**Task instructions**. Write out the complete material exactly as it stands.

**Dataset rows**.
◇ ◇ ◇ ◇ ◇ ◇ ◇

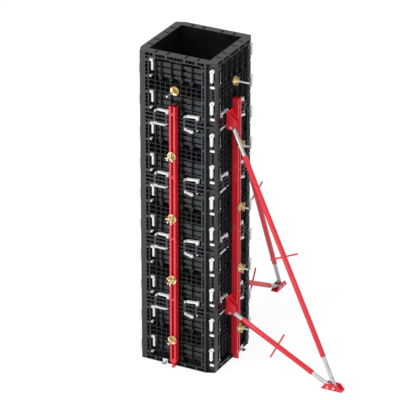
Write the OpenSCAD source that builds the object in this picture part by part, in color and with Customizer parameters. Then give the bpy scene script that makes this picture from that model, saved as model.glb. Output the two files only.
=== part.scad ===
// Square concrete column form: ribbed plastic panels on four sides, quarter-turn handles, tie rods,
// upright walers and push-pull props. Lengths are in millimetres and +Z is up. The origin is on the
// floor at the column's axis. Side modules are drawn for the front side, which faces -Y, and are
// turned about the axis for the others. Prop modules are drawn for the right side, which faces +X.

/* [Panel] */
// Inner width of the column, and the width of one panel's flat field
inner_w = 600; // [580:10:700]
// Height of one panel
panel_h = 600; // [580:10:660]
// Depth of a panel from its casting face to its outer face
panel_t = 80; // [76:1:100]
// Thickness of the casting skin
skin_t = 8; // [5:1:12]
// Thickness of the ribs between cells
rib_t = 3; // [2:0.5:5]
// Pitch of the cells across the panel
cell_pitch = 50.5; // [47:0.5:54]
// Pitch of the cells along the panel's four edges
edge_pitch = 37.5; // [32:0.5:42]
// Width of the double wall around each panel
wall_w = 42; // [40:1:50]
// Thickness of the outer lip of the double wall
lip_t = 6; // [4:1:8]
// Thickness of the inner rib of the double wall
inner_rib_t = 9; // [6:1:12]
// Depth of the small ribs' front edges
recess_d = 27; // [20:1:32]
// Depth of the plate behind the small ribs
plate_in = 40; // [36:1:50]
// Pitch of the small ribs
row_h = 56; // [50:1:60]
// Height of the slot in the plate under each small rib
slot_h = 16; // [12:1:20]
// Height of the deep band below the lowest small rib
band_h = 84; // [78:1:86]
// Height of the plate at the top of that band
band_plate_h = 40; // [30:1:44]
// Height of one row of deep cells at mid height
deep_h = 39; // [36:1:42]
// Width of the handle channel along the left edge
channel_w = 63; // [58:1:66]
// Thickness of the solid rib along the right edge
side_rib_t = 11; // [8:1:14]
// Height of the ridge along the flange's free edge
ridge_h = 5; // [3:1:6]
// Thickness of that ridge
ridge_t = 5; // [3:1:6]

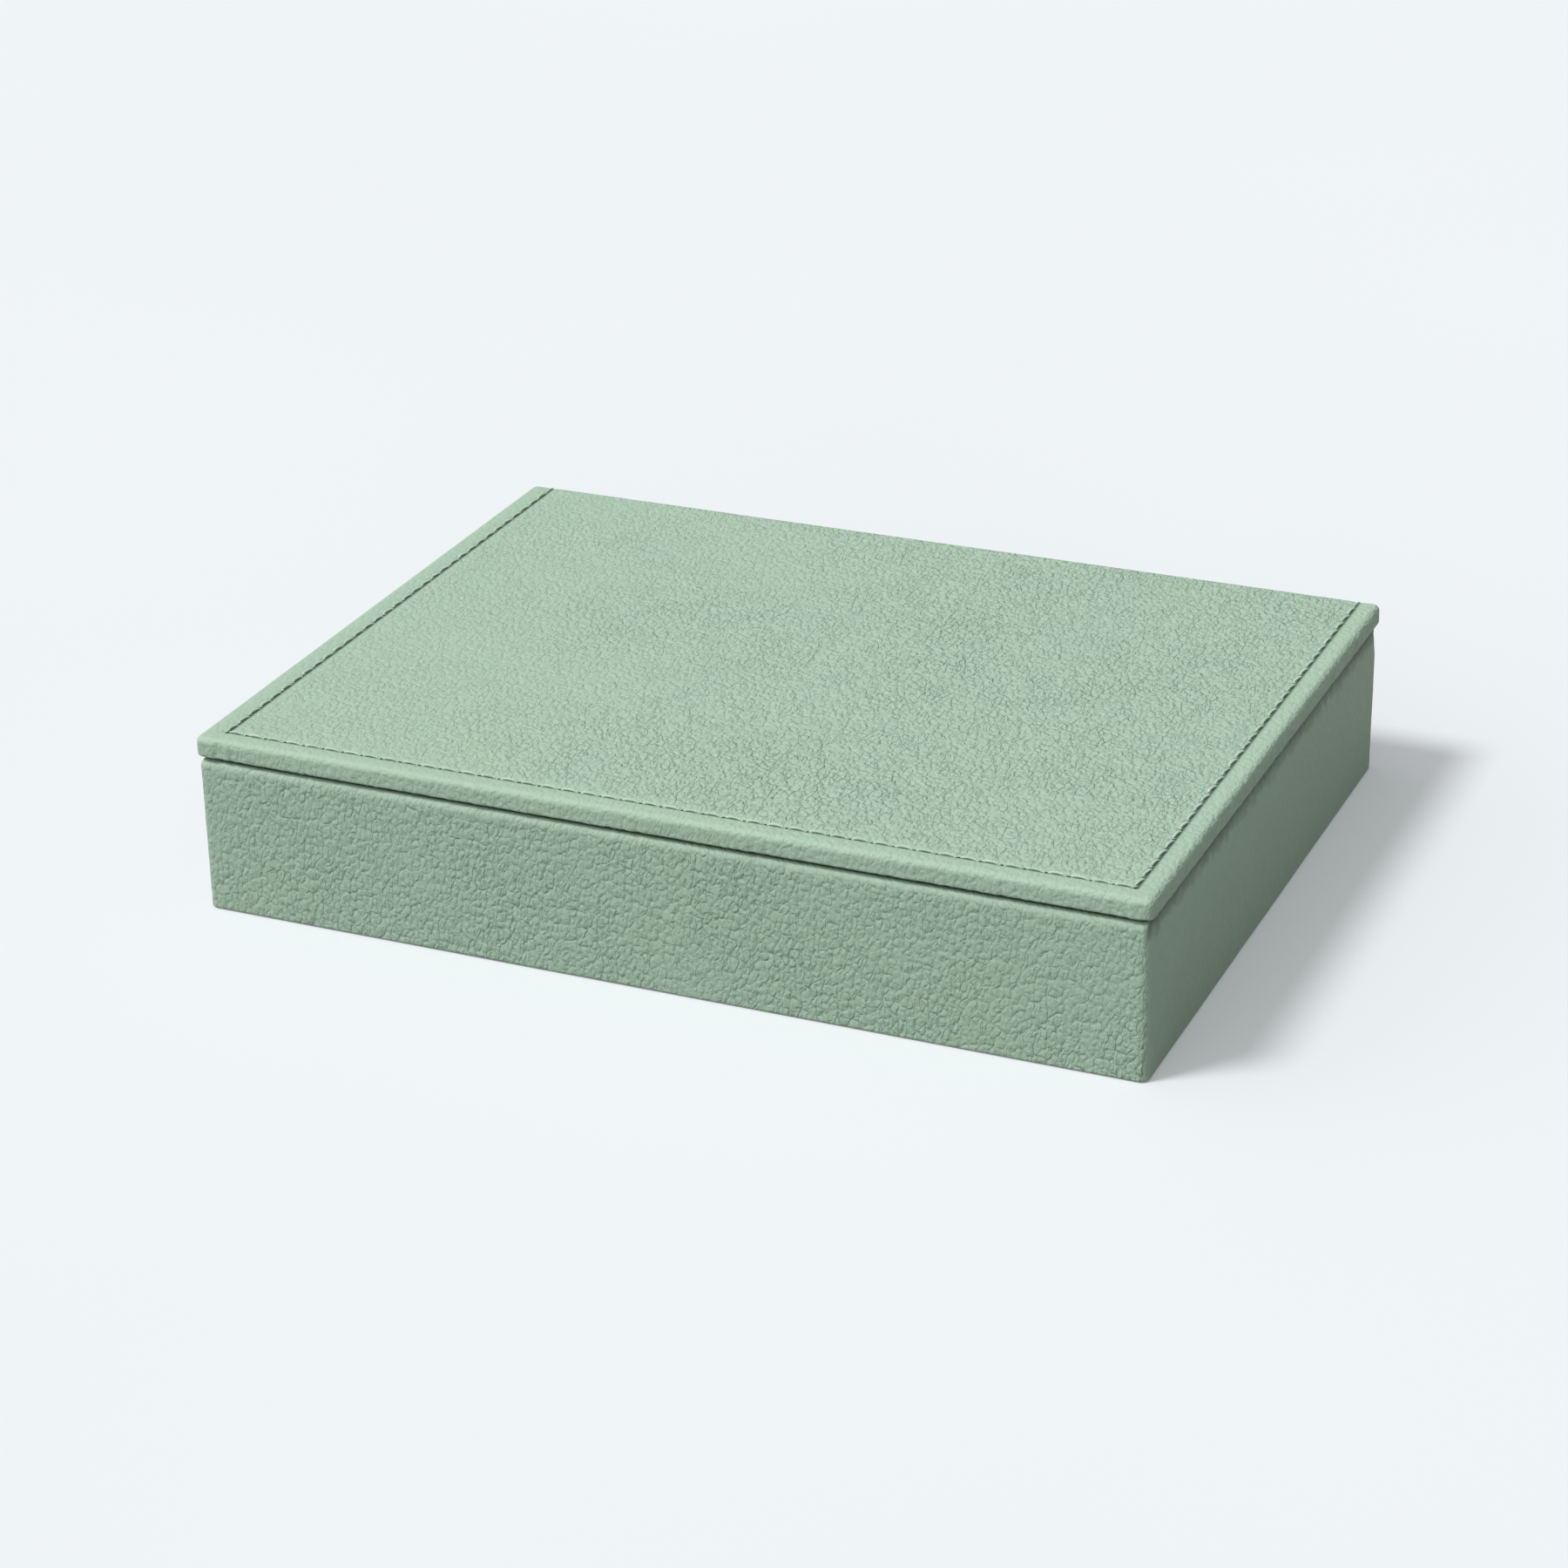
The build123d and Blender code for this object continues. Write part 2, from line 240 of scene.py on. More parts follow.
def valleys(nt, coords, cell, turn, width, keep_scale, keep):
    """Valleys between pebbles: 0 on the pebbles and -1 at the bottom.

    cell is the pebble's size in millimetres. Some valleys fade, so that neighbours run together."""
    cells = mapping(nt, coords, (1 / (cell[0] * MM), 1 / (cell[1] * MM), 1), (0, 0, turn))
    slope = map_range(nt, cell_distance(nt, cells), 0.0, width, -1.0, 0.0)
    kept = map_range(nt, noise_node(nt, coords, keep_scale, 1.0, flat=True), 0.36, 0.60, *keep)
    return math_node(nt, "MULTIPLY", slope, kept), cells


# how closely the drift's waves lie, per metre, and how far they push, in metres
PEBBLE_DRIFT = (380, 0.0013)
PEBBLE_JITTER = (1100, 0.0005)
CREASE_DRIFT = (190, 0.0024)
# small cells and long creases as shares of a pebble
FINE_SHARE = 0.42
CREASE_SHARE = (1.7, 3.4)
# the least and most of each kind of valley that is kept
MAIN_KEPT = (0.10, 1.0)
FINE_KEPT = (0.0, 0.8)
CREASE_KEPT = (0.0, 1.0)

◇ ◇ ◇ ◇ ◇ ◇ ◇

**Completed task**.
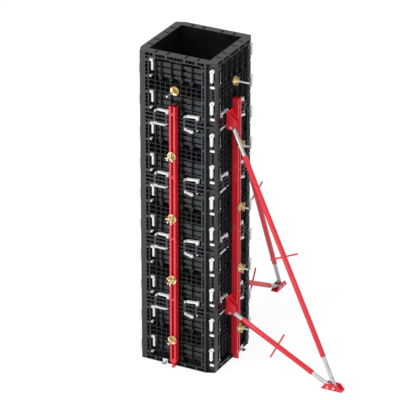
Write the OpenSCAD source that builds the object in this picture part by part, in color and with Customizer parameters. Then give the bpy scene script that makes this picture from that model, saved as model.glb. Output the two files only.
=== part.scad ===
// Square concrete column form: ribbed plastic panels on four sides, quarter-turn handles, tie rods,
// upright walers and push-pull props. Lengths are in millimetres and +Z is up. The origin is on the
// floor at the column's axis. Side modules are drawn for the front side, which faces -Y, and are
// turned about the axis for the others. Prop modules are drawn for the right side, which faces +X.

/* [Panel] */
// Inner width of the column, and the width of one panel's flat field
inner_w = 600; // [580:10:700]
// Height of one panel
panel_h = 600; // [580:10:660]
// Depth of a panel from its casting face to its outer face
panel_t = 80; // [76:1:100]
// Thickness of the casting skin
skin_t = 8; // [5:1:12]
// Thickness of the ribs between cells
rib_t = 3; // [2:0.5:5]
// Pitch of the cells across the panel
cell_pitch = 50.5; // [47:0.5:54]
// Pitch of the cells along the panel's four edges
edge_pitch = 37.5; // [32:0.5:42]
// Width of the double wall around each panel
wall_w = 42; // [40:1:50]
// Thickness of the outer lip of the double wall
lip_t = 6; // [4:1:8]
// Thickness of the inner rib of the double wall
inner_rib_t = 9; // [6:1:12]
// Depth of the small ribs' front edges
recess_d = 27; // [20:1:32]
// Depth of the plate behind the small ribs
plate_in = 40; // [36:1:50]
// Pitch of the small ribs
row_h = 56; // [50:1:60]
// Height of the slot in the plate under each small rib
slot_h = 16; // [12:1:20]
// Height of the deep band below the lowest small rib
band_h = 84; // [78:1:86]
// Height of the plate at the top of that band
band_plate_h = 40; // [30:1:44]
// Height of one row of deep cells at mid height
deep_h = 39; // [36:1:42]
// Width of the handle channel along the left edge
channel_w = 63; // [58:1:66]
// Thickness of the solid rib along the right edge
side_rib_t = 11; // [8:1:14]
// Height of the ridge along the flange's free edge
ridge_h = 5; // [3:1:6]
// Thickness of that ridge
ridge_t = 5; // [3:1:6]

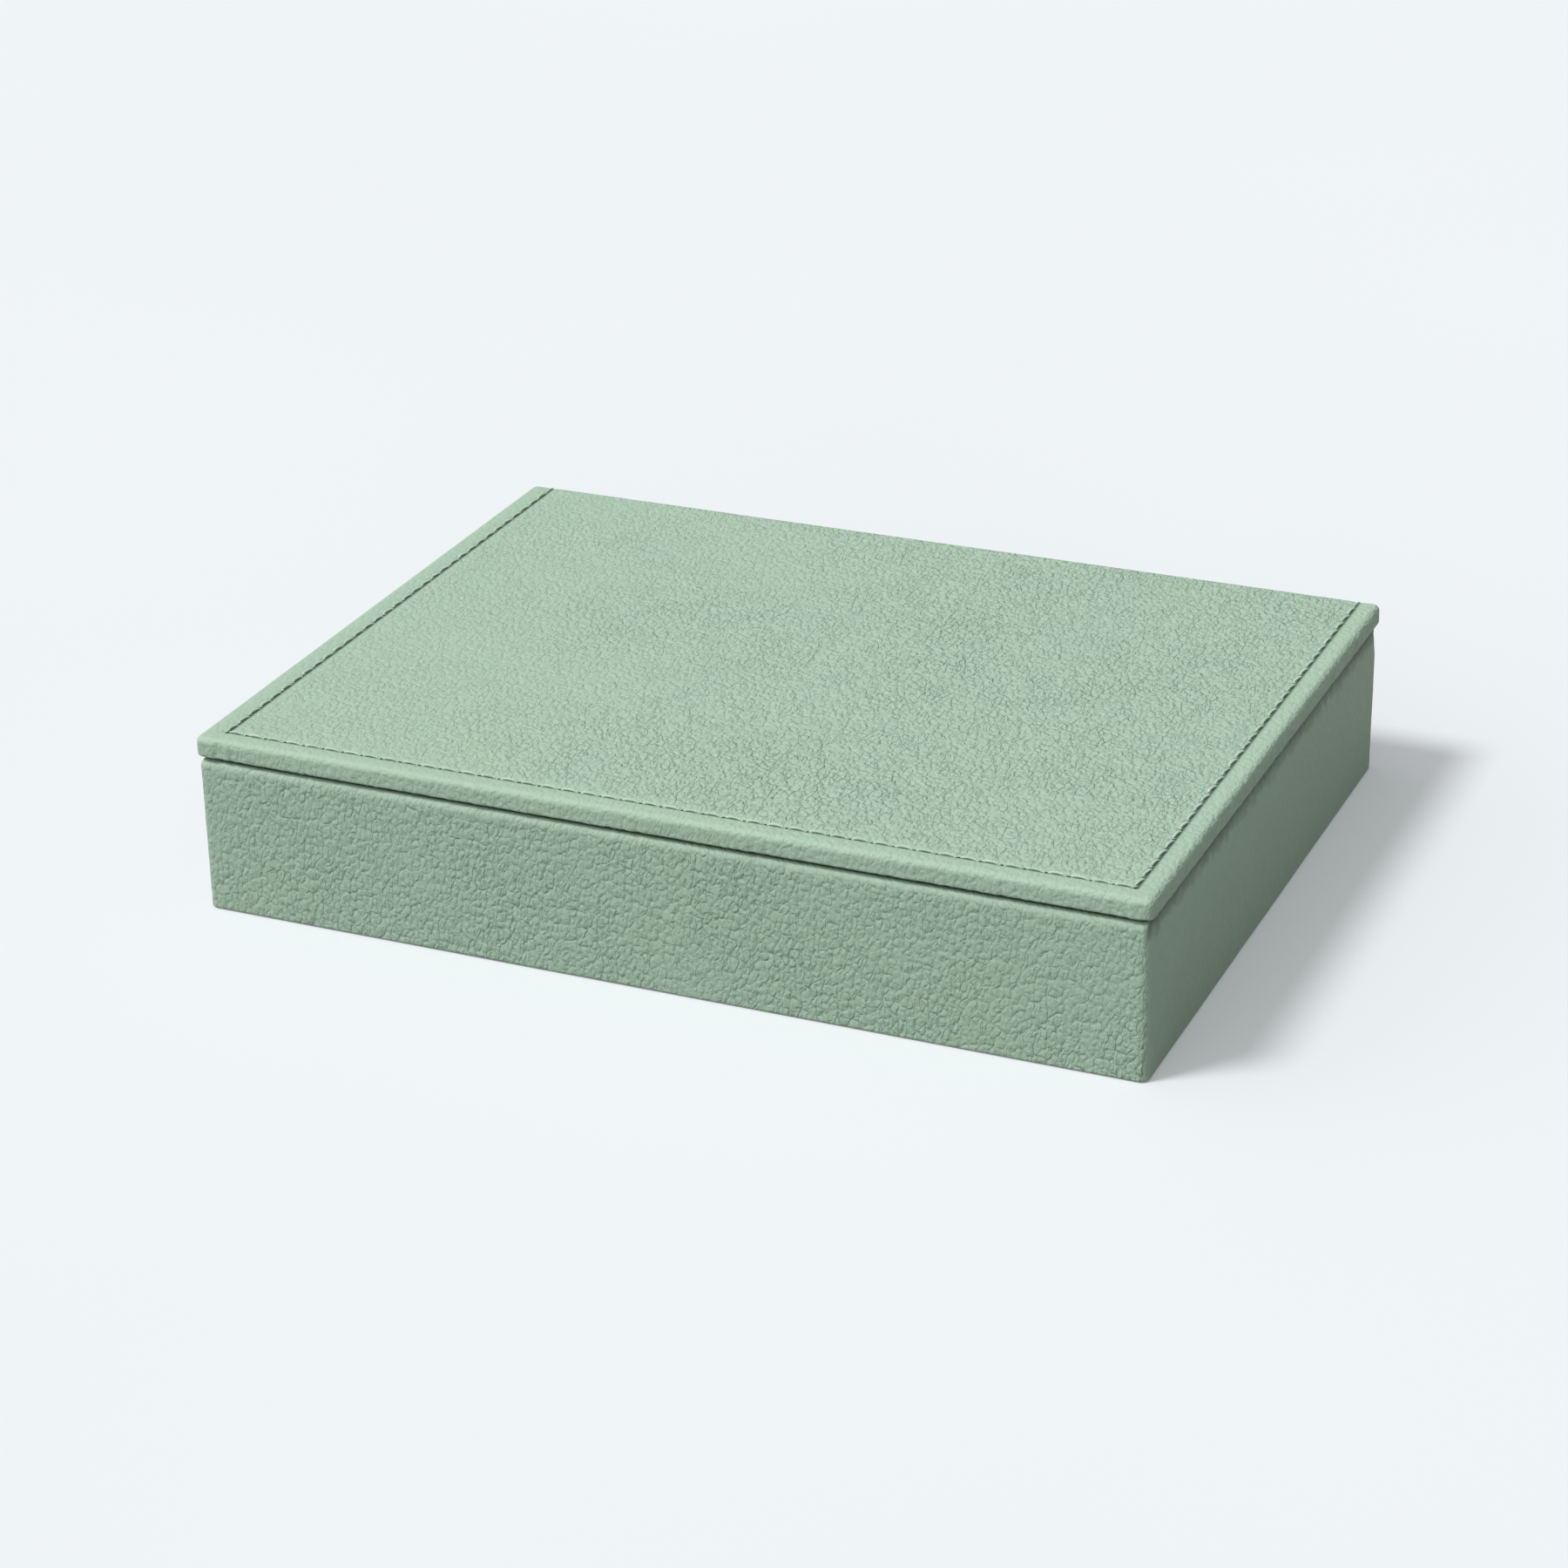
The build123d and Blender code for this object continues. Write part 2, from line 240 of scene.py on. More parts follow.
def valleys(nt, coords, cell, turn, width, keep_scale, keep):
    """Valleys between pebbles: 0 on the pebbles and -1 at the bottom.

    cell is the pebble's size in millimetres. Some valleys fade, so that neighbours run together."""
    cells = mapping(nt, coords, (1 / (cell[0] * MM), 1 / (cell[1] * MM), 1), (0, 0, turn))
    slope = map_range(nt, cell_distance(nt, cells), 0.0, width, -1.0, 0.0)
    kept = map_range(nt, noise_node(nt, coords, keep_scale, 1.0, flat=True), 0.36, 0.60, *keep)
    return math_node(nt, "MULTIPLY", slope, kept), cells


# how closely the drift's waves lie, per metre, and how far they push, in metres
PEBBLE_DRIFT = (380, 0.0013)
PEBBLE_JITTER = (1100, 0.0005)
CREASE_DRIFT = (190, 0.0024)
# small cells and long creases as shares of a pebble
FINE_SHARE = 0.42
CREASE_SHARE = (1.7, 3.4)
# the least and most of each kind of valley that is kept
MAIN_KEPT = (0.10, 1.0)
FINE_KEPT = (0.0, 0.8)
CREASE_KEPT = (0.0, 1.0)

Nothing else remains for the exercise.